Discrimination, she says, is not going to disappear. She has just listened to radio coverage of a Government announcement guaranteeing jobs to Kiwis rebuilding Christchurch. What you hear are the men saying: ‘Now these 900 positions are going to be great for young men – oh, oh, oh and women, too!’ So, actually, it is not part of their framework at all. They are going out to look for young men and [women are] an afterthought. So have we moved a lot further since 1975?”
Waring has moved and now it is time to move again. “I have made a lot of decisions on turning 60,” she says with a hint of mischief. She had something of an epiphany on a beach walk in France after her speech to the Women’s Forum. She began to ask why she was spending all her time on the road, singing the same old song. So by the time she left Deauville, she had resigned from various boards, written a proposal for a sabbatical to work on her autobiography and developed new criteria for accepting international work offers.

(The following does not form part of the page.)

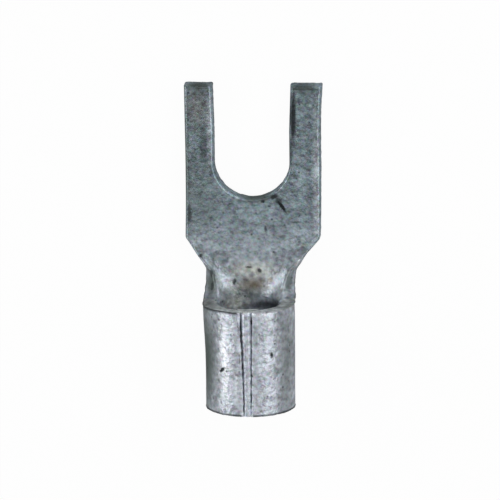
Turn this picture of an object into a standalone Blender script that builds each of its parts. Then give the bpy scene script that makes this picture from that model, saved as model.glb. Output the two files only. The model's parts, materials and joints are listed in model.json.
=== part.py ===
"""Fork terminal for 12-10 AWG (4-6 mm2) wire and a #10 (4.8 mm) screw.

One strip of copper is punched to a flat blank, its end is rolled up into the wire barrel,
and the barrel's butting edges are brazed together. The whole piece is then tinned, so it is
one solid. It is modelled in that order: punch, roll, braze.

Metres, +Z up. The terminal lies on the back of its barrel, its seam uppermost and its tines
towards +Y. The origin is on the surface that it lies on, midway along it, under the barrel's axis.
"""

from math import acos, ceil, cos, pi, radians, sin, tan

import bmesh
import bpy
from mathutils import Matrix, Vector

# Strip
STOCK = 0.00102
EDGE_ROLL = 0.00020  # the punch rolls over the edges of the face that it enters
EDGE_ROLL_STEPS = 3

# Wire barrel
BARREL_DIAMETER = 0.00584
BARREL_LENGTH = 0.00692
BARREL_FACETS = 76

# Grip grooves pressed across the strip before it is rolled, so they ring the bore
GROOVE_COUNT = 3
GROOVE_PITCH = 0.00150
GROOVE_WIDTH = 0.00050
GROOVE_DEPTH = 0.00012
FIRST_GROOVE = 0.00194  # from the wire end

# Seam: a gap between the strip's edges, filled with a low bead of brazing metal
SEAM_GAP_REAR = 0.00057  # at the wire end, measured on the outside of the barrel
SEAM_GAP_FRONT = 0.00076  # at the neck, where the strip springs open
SEAM_LIP = 0.00008  # the broken outer corner of each edge
SEAM_LIP_STEPS = 2
BEAD_STEPS = 8  # across the bead's crown
BEAD_CROWN = 0.00002  # how far the bead's middle lies under the barrel's surface
BEAD_SHOULDER = 0.00017  # how far the bead's sides lie under it
BEAD_INSIDE = 0.00012  # how far the bead stops short of the bore
BEAD_SHORT = 0.00010  # how far the bead stops short of each end of the barrel
BEAD_BITE = 0.00010  # how far the bead has run into the strip on each side

# Neck, between the barrel and the tongue
NECK_WIDTH = 0.00556
NECK_LENGTH = 0.00166  # the straight sides, from the barrel to the taper
NOTCH_RADIUS = 0.00100  # where the neck leaves the barrel
TAPER_RADIUS = 0.00060  # where the neck widens
TAPER_ANGLE = radians(36.5)  # of the widening sides, from the terminal's axis
ROLL_OUT = 0.00330  # from the barrel to where the strip is flat again
ROLL_OUT_POWER = 1.5  # over 1, as the trough runs out into the flat tongue without a crease
ROLL_OUT_ROWS = 14
ROLL_OUT_SPREAD = 1.5  # over 1, as the rows stand closest at the barrel, where the bend is sharpest
TONGUE_STEP = 0.00015  # the tongue's back stands this far above the barrel's

# Tongue with its open slot
OVERALL_LENGTH = 0.02095
TONGUE_WIDTH = 0.00880
SLOT_WIDTH = 0.00495
SLOT_DEPTH = 0.00756
MOUTH_WIDTH = 0.00512
MOUTH_LENGTH = 0.00300  # the slot opens out to its mouth over this length
CORNER_BLEND = 0.00008  # along each side of the corners of the shoulders and the tips
CORNER_STEPS = 2
ARC_STEP = radians(9)

SAME_PLACE = 1e-7  # points closer than this are one point
LEAST_CORNER = radians(5)  # a smaller turn of the outline is part of an arc
LEAST_SHARP = radians(35)  # faces that meet at less are shaded as one surface

BARREL_RADIUS = BARREL_DIAMETER / 2
MIDDLE_RADIUS = BARREL_RADIUS - STOCK / 2  # of the strip's middle layer in the barrel
REAR_EDGE = MIDDLE_RADIUS * (pi - SEAM_GAP_REAR / 2 / BARREL_RADIUS)  # half the blank's width
FRONT_EDGE = MIDDLE_RADIUS * (pi - SEAM_GAP_FRONT / 2 / BARREL_RADIUS)  # the same, at the neck
TAPER_FOOT = BARREL_LENGTH + NECK_LENGTH
SHOULDER = TAPER_FOOT + (TONGUE_WIDTH - NECK_WIDTH) / 2 / tan(TAPER_ANGLE)
FLAT_FROM = BARREL_LENGTH + ROLL_OUT


def clear_scene():
    for obj in list(bpy.data.objects):
        bpy.data.objects.remove(obj)


def tinned_copper():
    material = bpy.data.materials.new("tinned_copper")
    material.use_nodes = True
    shader = material.node_tree.nodes["Principled BSDF"]
    shader.inputs["Base Color"].default_value = (0.42, 0.44, 0.46, 1)
    shader.inputs["Metallic"].default_value = 1
    shader.inputs["Roughness"].default_value = 0.42
    return material


def corner_points(before, corner, after, radius):
    """The corner of an outline, as an arc that touches both of its sides."""
    arriving = (corner - before).normalized()
    leaving = (after - corner).normalized()
    turn = acos(max(-1, min(1, arriving.dot(leaving))))
    if radius == 0 or turn == 0:
        return [corner]
    side = 1 if arriving.cross(leaving) > 0 else -1
    start = corner - arriving * radius * tan(turn / 2)
    centre = start + Vector((-arriving.y, arriving.x)) * radius * side
    steps = ceil(turn / ARC_STEP)
    spoke = start - centre
    return [centre + Matrix.Rotation(side * turn * i / steps, 2) @ spoke for i in range(steps + 1)]


def blank_outline():
    """The punched blank, flat: x across it, y along it from the wire end."""
    right = [
        (REAR_EDGE, 0, 0),
        (FRONT_EDGE, BARREL_LENGTH, 0),
        (NECK_WIDTH / 2, BARREL_LENGTH, NOTCH_RADIUS),
        (NECK_WIDTH / 2, TAPER_FOOT, TAPER_RADIUS),
        (TONGUE_WIDTH / 2, SHOULDER, 0),
        (TONGUE_WIDTH / 2, OVERALL_LENGTH, 0),
        (MOUTH_WIDTH / 2, OVERALL_LENGTH, 0),
        (SLOT_WIDTH / 2, OVERALL_LENGTH - MOUTH_LENGTH, 0),
        (SLOT_WIDTH / 2, OVERALL_LENGTH - SLOT_DEPTH, SLOT_WIDTH / 2),
    ]
    corners = right + [(-x, y, radius) for x, y, radius in reversed(right)]
    places = [Vector((x, y)) for x, y, radius in corners]
    outline = []
    for i, place in enumerate(places):
        after = places[(i + 1) % len(places)]
        for point in corner_points(places[i - 1], place, after, corners[i][2]):
            # The two arcs of the slot's root meet on the axis, in one point.
            if not outline or (point - outline[-1]).length > SAME_PLACE:
                outline.append(point)
    return outline


def punch_blank():
    """The flat blank, its back on z = 0 and the edges of its upper face rolled over."""
    blank = bmesh.new()
    face = blank.faces.new([blank.verts.new((p.x, p.y, 0)) for p in blank_outline()])
    raised = bmesh.ops.extrude_face_region(blank, geom=[face])["geom"]
    upper = [v for v in raised if isinstance(v, bmesh.types.BMVert)]
    bmesh.ops.translate(blank, vec=(0, 0, STOCK), verts=upper)
    bmesh.ops.recalc_face_normals(blank, faces=blank.faces[:])

    def bevel(edges, width, steps):
        bmesh.ops.bevel(
            blank, geom=edges, offset=width, segments=steps, profile=0.5,
            affect="EDGES", material=-1,
        )

    def lies_at(edge, height):
        return all(abs(v.co.z - height) < SAME_PLACE for v in edge.verts)

    def on_seam(edge):
        first, second = (v.co.x for v in edge.verts)
        one_side = first * second > 0
        return one_side and min(abs(first), abs(second)) > FRONT_EDGE - SAME_PLACE

    def on_corner(edge):
        first, second = (v.co for v in edge.verts)
        upright = abs(first.z - second.z) > SAME_PLACE
        in_tongue = min(first.y, second.y) > FLAT_FROM
        corner = edge.is_convex and edge.calc_face_angle() > LEAST_CORNER
        return upright and in_tongue and corner

    bevel([e for e in blank.edges if lies_at(e, 0) and on_seam(e)], SEAM_LIP, SEAM_LIP_STEPS)
    bevel([e for e in blank.edges if lies_at(e, STOCK)], EDGE_ROLL, EDGE_ROLL_STEPS)
    bevel([e for e in blank.edges if on_corner(e)], CORNER_BLEND, CORNER_STEPS)
    return blank


def slice_blank(blank, place, across, keep):
    """Cuts the faces that pass the test along one plane, so that the blank can bend there."""
    faces = [f for f in blank.faces if keep(f)]
    edges = {e for f in faces for e in f.edges}
    verts = {v for f in faces for v in f.verts}
    bmesh.ops.bisect_plane(
        blank, geom=[*faces, *edges, *verts], dist=SAME_PLACE, plane_co=place, plane_no=across,
    )


def add_bending_lines(blank):
    """Rows across the neck and the grooves, and columns along the neck and the barrel."""

    def everywhere(face):
        return True

    def bends(face):
        return face.calc_center_median().y < FLAT_FROM

    def in_bore(face):
        lowest = min(v.co.z for v in face.verts)
        return lowest > STOCK - SAME_PLACE and face.calc_center_median().y < BARREL_LENGTH

    for row in range(ROLL_OUT_ROWS + 1):
        y = BARREL_LENGTH + ROLL_OUT * (row / ROLL_OUT_ROWS) ** ROLL_OUT_SPREAD
        slice_blank(blank, (0, y, 0), (0, 1, 0), everywhere)

    for groove in groove_places():
        for y in (groove - GROOVE_WIDTH / 2, groove, groove + GROOVE_WIDTH / 2):
            slice_blank(blank, (0, y, 0), (0, 1, 0), in_bore)

    # Columns keep clear of the rolled edges, which have lines of their own.
    spacing = 2 * FRONT_EDGE / BARREL_FACETS
    for inner, outer in ((0, NECK_WIDTH / 2 - EDGE_ROLL), (NECK_WIDTH / 2, FRONT_EDGE - EDGE_ROLL)):
        columns = ceil((outer - inner) / spacing)
        for column in range(columns + 1):
            x = inner + (outer - inner) * column / columns
            for side in (-x, x):
                slice_blank(blank, (side, 0, 0), (1, 0, 0), bends)


def groove_places():
    return [FIRST_GROOVE + GROOVE_PITCH * i for i in range(GROOVE_COUNT)]


def rolled(point):
    """Where a point of the flat blank goes when the strip is rolled up and its tongue set up."""
    across, along, height = point
    out = max(0, min(1, (along - BARREL_LENGTH) / ROLL_OUT))
    middle = STOCK / 2 + TONGUE_STEP * out * out * (3 - 2 * out)
    inward = height - STOCK / 2
    if out == 1:
        return Vector((across, along, middle + inward))
    radius = MIDDLE_RADIUS / (1 - out) ** ROLL_OUT_POWER
    angle = across / radius
    rise = 2 * radius * sin(angle / 2) ** 2  # of the middle layer, towards the edges
    return Vector(((radius - inward) * sin(angle), along, middle + rise + inward * cos(angle)))


def press_and_roll(blank):
    for vert in blank.verts:
        in_groove = any(abs(vert.co.y - y) < SAME_PLACE for y in groove_places())
        if in_groove and vert.co.z > STOCK - SAME_PLACE:
            vert.co.z -= GROOVE_DEPTH
        vert.co = rolled(vert.co)


def new_object(name, mesh_in_progress, material=None):
    mesh = bpy.data.meshes.new(name)
    mesh_in_progress.to_mesh(mesh)
    mesh_in_progress.free()
    obj = bpy.data.objects.new(name, mesh)
    bpy.context.scene.collection.objects.link(obj)
    if material:
        mesh.materials.append(material)
    return obj


def braze_bead():
    """The filler in the seam: a low crowned bead that has run into both edges of the strip."""
    half_width = SEAM_GAP_REAR / 2 + BEAD_BITE
    widening = (SEAM_GAP_FRONT / 2 + BEAD_BITE) / half_width
    curve = (BEAD_SHOULDER - BEAD_CROWN) / (SEAM_GAP_REAR / 2) ** 2  # the crown is a parabola
    floor = BARREL_RADIUS - STOCK + BEAD_INSIDE
    section = [(-half_width, floor), (half_width, floor)]
    for i in range(BEAD_STEPS + 1):
        x = half_width * (1 - 2 * i / BEAD_STEPS)
        section.append((x, BARREL_RADIUS - BEAD_CROWN - curve * x * x))
    bead = bmesh.new()
    verts = [bead.verts.new((x, BEAD_SHORT, BARREL_RADIUS + z)) for x, z in section]
    raised = bmesh.ops.extrude_face_region(bead, geom=[bead.faces.new(verts)])["geom"]
    front = [v for v in raised if isinstance(v, bmesh.types.BMVert)]
    bmesh.ops.translate(bead, vec=(0, BARREL_LENGTH - 2 * BEAD_SHORT, 0), verts=front)
    bmesh.ops.scale(bead, vec=(widening, 1, 1), verts=front)
    bmesh.ops.recalc_face_normals(bead, faces=bead.faces[:])
    return new_object("braze_bead", bead)


def fork_terminal():
    blank = punch_blank()
    add_bending_lines(blank)
    press_and_roll(blank)
    terminal = new_object("fork_terminal", blank, tinned_copper())

    bead = braze_bead()
    bead.hide_render = True
    bead.display_type = "WIRE"
    braze = terminal.modifiers.new("braze", "BOOLEAN")
    braze.operation = "UNION"
    braze.solver = "EXACT"
    braze.object = bead

    to_middle = Matrix.Translation((0, -OVERALL_LENGTH / 2, 0))
    for obj in (terminal, bead):
        obj.data.transform(to_middle)
    terminal.data.shade_smooth()
    terminal.data.set_sharp_from_angle(angle=LEAST_SHARP)
    return terminal


clear_scene()
fork_terminal()
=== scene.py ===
"""The looks of a non-insulated fork terminal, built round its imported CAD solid.

Metres, +Z up. The terminal lies on the back of its wire barrel, tines towards +Y, seam uppermost.
"""

import json
from math import ceil, cos, exp, pi, radians, sin, sqrt, tan

import bmesh
import bpy
from mathutils import Euler, Matrix, Vector, noise
from mathutils.bvhtree import BVHTree


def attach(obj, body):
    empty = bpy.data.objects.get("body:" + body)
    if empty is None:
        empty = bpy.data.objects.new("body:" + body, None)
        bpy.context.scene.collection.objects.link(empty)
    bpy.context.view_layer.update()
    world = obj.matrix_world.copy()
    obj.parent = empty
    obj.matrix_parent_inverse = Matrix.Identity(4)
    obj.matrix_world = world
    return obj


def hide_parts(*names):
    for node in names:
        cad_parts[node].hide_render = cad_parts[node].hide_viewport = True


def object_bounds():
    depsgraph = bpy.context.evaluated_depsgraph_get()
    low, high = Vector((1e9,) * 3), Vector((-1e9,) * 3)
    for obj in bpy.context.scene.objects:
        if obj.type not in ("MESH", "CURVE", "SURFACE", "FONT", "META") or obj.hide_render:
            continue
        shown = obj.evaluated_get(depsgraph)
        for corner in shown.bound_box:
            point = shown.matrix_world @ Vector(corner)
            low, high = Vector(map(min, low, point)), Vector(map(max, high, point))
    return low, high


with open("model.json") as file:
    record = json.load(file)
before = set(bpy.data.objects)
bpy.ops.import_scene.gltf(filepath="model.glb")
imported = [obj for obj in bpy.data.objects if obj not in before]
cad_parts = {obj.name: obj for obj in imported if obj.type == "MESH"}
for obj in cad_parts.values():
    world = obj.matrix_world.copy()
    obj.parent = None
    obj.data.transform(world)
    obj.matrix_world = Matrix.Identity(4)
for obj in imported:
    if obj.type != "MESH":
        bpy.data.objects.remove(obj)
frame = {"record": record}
cad_low, cad_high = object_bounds()

# --------------------------------------------------------------------------------------------------
# The blank. One strip of soft copper, punched out flat. The punch rolls over the edges of the face
# that it enters, shears a smooth band under them and tears the rest, which ends in a fine burr.
# --------------------------------------------------------------------------------------------------

MM = 0.001
MOUNTS = {mount["name"]: Vector(mount["pos_m"]) for mount in frame["record"]["mounts"]}
TONGUE_STEP = MOUNTS["tongue_back"].z
STOCK = MOUNTS["tongue_front"].z - TONGUE_STEP
LENGTH = cad_high.y - cad_low.y
TONGUE_WIDTH = cad_high.x - cad_low.x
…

“These are the two I said no to yesterday,” she says, running her finger down a list of invitations from the UN, the Commonwealth Secretariat, the Inter-Parliamentary Union and various governments. “If I think I am going to accept an international invitation, then I have to run it past my father, because then I have to really work hard to justify it,” she says. “I’ve still got my mum and dad. I am very lucky. I have close family and fantastic friends and I thought I’ve just done enough of this,” she says, laughing. “I’ve done enough of this. I am going to go and do some things for me now.”